| MATERIAL PROVIDED |
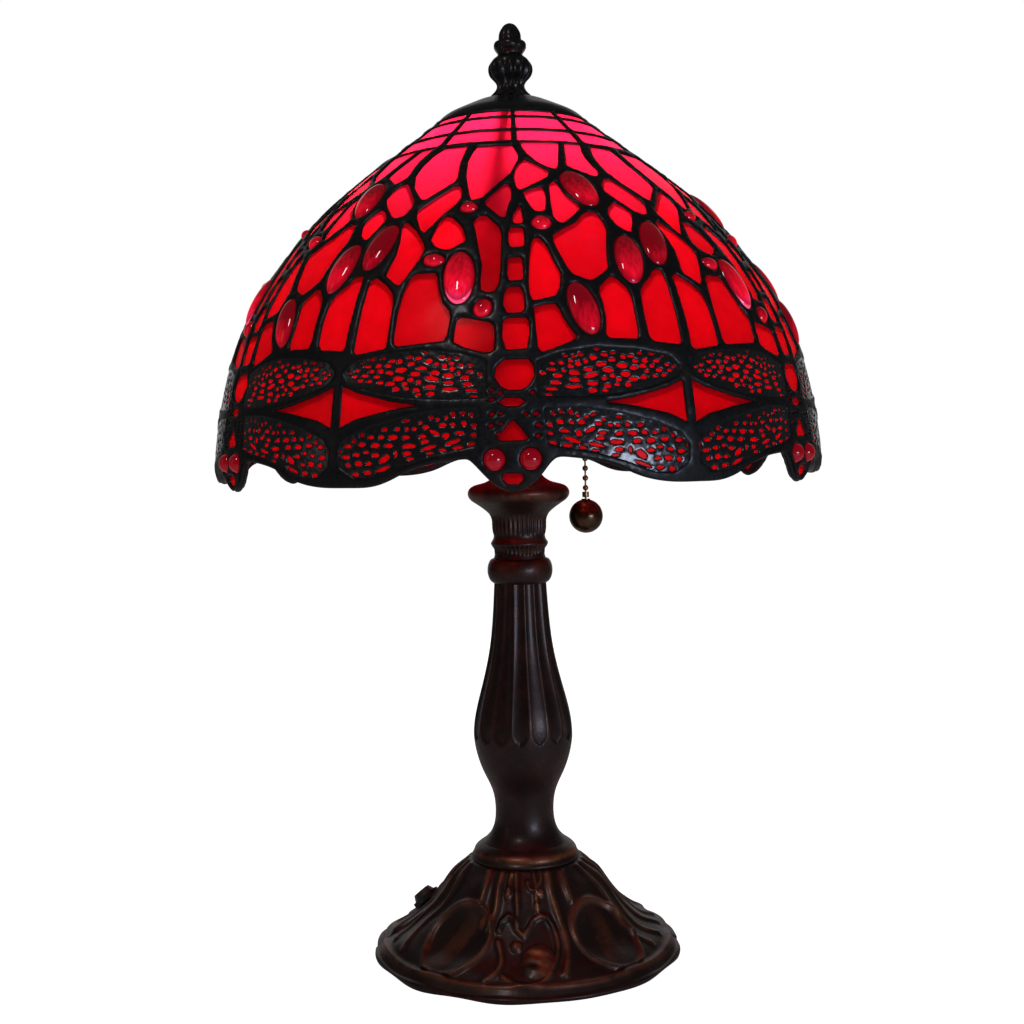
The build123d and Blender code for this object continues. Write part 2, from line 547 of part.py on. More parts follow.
def make_switch():
    elbow = 5.4
    level = Line((17.2, 0, CHAIN_Z), (CHAIN_X - elbow, 0, CHAIN_Z))
    bend = TangentArc((CHAIN_X - elbow, 0, CHAIN_Z), (CHAIN_X, 0, CHAIN_Z - elbow), tangent=(1, 0, 0))
    drop = Line((CHAIN_X, 0, CHAIN_Z - elbow), (CHAIN_X, 0, GUIDE_MOUTH + 3))
    path = Wire([level, bend, drop])
    start = Plane(origin=(17.2, 0, CHAIN_Z), z_dir=(1, 0, 0))
    guide = sweep(start * Circle(3.1), path=path)
    mouth = Pos(CHAIN_X, 0, GUIDE_MOUTH) * Cone(4.6, 3.1, 3, align=STANDING)
    guide += mouth
    guide += Pos(CHAIN_X, 0, GUIDE_MOUTH) * Torus(4.5, 0.5)
    guide -= sweep(start * Circle(2.2), path=path)
    guide -= Pos(CHAIN_X, 0, GUIDE_MOUTH - 1) * Cone(4.4, 2.2, 5, align=STANDING)
    guide += rod((15.4, 0, CHAIN_Z), (17.2, 0, CHAIN_Z), 3.1) - rod((15, 0, CHAIN_Z), (18, 0, CHAIN_Z), 2.2)
    save("chain_guide", guide)

    pin_z = CHAIN_Z - LEVER_R
    save("lever_pin", rod((LEVER_X, -8, pin_z), (LEVER_X, 8, pin_z), 1.2))
    arm = Pos(LEVER_X, 0, pin_z) * (Rot(X=90) * Cylinder(2.6, 1.6)
                                    + Pos(0, 0, LEVER_R / 2) * Box(2.4, 1.6, LEVER_R + 2))
    arm -= rod((LEVER_X, -8, pin_z), (LEVER_X, 8, pin_z), 1.27)
    save("pull_lever", arm)
    turns = [Pos(LEVER_X, y, pin_z) * Rot(X=90) * Torus(2.0, 0.35) for y in (1.25, 1.95)]
    save("lever_spring", *turns)

    feed_beads = [Pos(FEED_X - BEAD_PITCH * i, 0, CHAIN_Z) * Sphere(BEAD_R) for i in range(FEED_BEADS)]
    feed = rod((LEVER_X + 1.6, 0, CHAIN_Z), (FEED_X, 0, CHAIN_Z), CORE_R)
    save("chain_feed", feed + feed_beads)

    lead_top = (CHAIN_X, 0, SWING_Z + BEAD_PITCH)
    save("chain_lead", rod((CHAIN_X, 0, SWING_Z + 1.6), lead_top, CORE_R) + Pos(lead_top) * Sphere(BEAD_R))
    drop_beads = [Pos(CHAIN_X, 0, SWING_Z - BEAD_PITCH * i) * Sphere(BEAD_R) for i in range(DROP_BEADS)]
    save("chain_drop", rod((CHAIN_X, 0, SWING_Z), (CHAIN_X, 0, COUPLING_Z[1]), CORE_R) + drop_beads)
    sleeve = rod((CHAIN_X, 0, COUPLING_Z[0]), (CHAIN_X, 0, COUPLING_Z[1]), 1.7)
    save("chain_coupling", sleeve - Pos(CHAIN_X, 0, LINK_Z) * Sphere(LINK_R + 0.08))
    ball = Pos(CHAIN_X, 0, BALL_Z) * Sphere(BALL_R)
    ball += Pos(CHAIN_X, 0, BALL_Z + BALL_R - 1) * Cylinder(2.2, 1.2, align=STANDING)
    ball += rod((CHAIN_X, 0, BALL_Z + BALL_R), (CHAIN_X, 0, LINK_Z), CORE_R)
    ball += Pos(CHAIN_X, 0, LINK_Z) * Sphere(LINK_R)
    save("pull_ball", ball)


def make_bulb():
    glass = turned([(12.2, 305.5), (12.6, 312), (16, 322), (25, 340), (30, 360), (27.5, 377), (18, 388.4),
                    (0, BULB_Z),
                    (0, BULB_Z - 0.8), (17.6, 387.7), (26.7, 376.6), (29.2, 360), (24.2, 340.3),
                    (15.2, 322.3),
                    (11.8, 312), (11.4, 305.5)], smooth=[(0, 7), (8, 15)])
    save("bulb_glass", glass)
    base = turned([(13.1, 305.4), (13.1, 293), (9, 290.6), (6, 290.6), (6, 291.6), (8.6, 291.6),
                   (12.4, 293.6),
                   (12.4, 305.4)])
    save("bulb_base", base)
    tip = turned([(0, 289.0), (3.5, 289.4), (5.9, 290.6), (5.9, 293), (0, 293)])
    save("bulb_contact", tip)
    stem = turned([(0, 305), (8, 305), (5.5, 309), (2.6, 315), (2.2, 335), (0, 335)])
    wires = [rod((side * 1.2, 0, 334), (side * 9, 0, 352), 0.5) for side in (1, -1)]
    filament = rod((-10, 0, 352), (10, 0, 352), 0.8)
    save("bulb_mount", stem + wires + filament)


make_shade()
make_finial()
make_foot()
make_column()
make_harp()
make_socket()
make_switch()
make_bulb()
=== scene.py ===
import math
import random

import bpy
import numpy as np
from mathutils import Euler, Matrix, Vector, kdtree
from mathutils.geometry import delaunay_2d_cdt


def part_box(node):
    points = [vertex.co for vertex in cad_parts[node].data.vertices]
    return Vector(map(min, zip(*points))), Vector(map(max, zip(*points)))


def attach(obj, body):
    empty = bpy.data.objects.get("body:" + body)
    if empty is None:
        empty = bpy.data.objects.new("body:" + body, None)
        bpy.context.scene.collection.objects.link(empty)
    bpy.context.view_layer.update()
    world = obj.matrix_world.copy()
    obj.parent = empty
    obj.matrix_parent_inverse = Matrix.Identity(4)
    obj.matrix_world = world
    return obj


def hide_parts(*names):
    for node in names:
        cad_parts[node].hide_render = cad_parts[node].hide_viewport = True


# Dragonfly table lamp: the looks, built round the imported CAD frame.
# Lengths are millimetres until mesh_piece() turns them into metres. The lamp's front faces -Y.
# Angles are degrees round the axis from the front, positive towards +X.
# Arc lengths run down the outer face of the shade's glass, from ARC_TOP at its upper edge.

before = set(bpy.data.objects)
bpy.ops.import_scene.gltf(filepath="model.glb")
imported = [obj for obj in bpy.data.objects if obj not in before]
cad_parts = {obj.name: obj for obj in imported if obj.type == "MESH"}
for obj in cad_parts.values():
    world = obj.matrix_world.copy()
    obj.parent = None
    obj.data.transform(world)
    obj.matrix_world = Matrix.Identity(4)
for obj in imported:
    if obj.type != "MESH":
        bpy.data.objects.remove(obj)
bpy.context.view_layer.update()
MM = 0.001
random.seed(7)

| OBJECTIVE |
Each line from the one containing "make_shade()" through the one containing "cad_parts[node].hide_render = cad_parts[node].hide_viewport" must be retyped exactly, the first and last of these included.

| SOLUTION TO THE PROBLEM |
make_shade()
make_finial()
make_foot()
make_column()
make_harp()
make_socket()
make_switch()
make_bulb()
=== scene.py ===
import math
import random

import bpy
import numpy as np
from mathutils import Euler, Matrix, Vector, kdtree
from mathutils.geometry import delaunay_2d_cdt


def part_box(node):
    points = [vertex.co for vertex in cad_parts[node].data.vertices]
    return Vector(map(min, zip(*points))), Vector(map(max, zip(*points)))


def attach(obj, body):
    empty = bpy.data.objects.get("body:" + body)
    if empty is None:
        empty = bpy.data.objects.new("body:" + body, None)
        bpy.context.scene.collection.objects.link(empty)
    bpy.context.view_layer.update()
    world = obj.matrix_world.copy()
    obj.parent = empty
    obj.matrix_parent_inverse = Matrix.Identity(4)
    obj.matrix_world = world
    return obj


def hide_parts(*names):
    for node in names:
        cad_parts[node].hide_render = cad_parts[node].hide_viewport = True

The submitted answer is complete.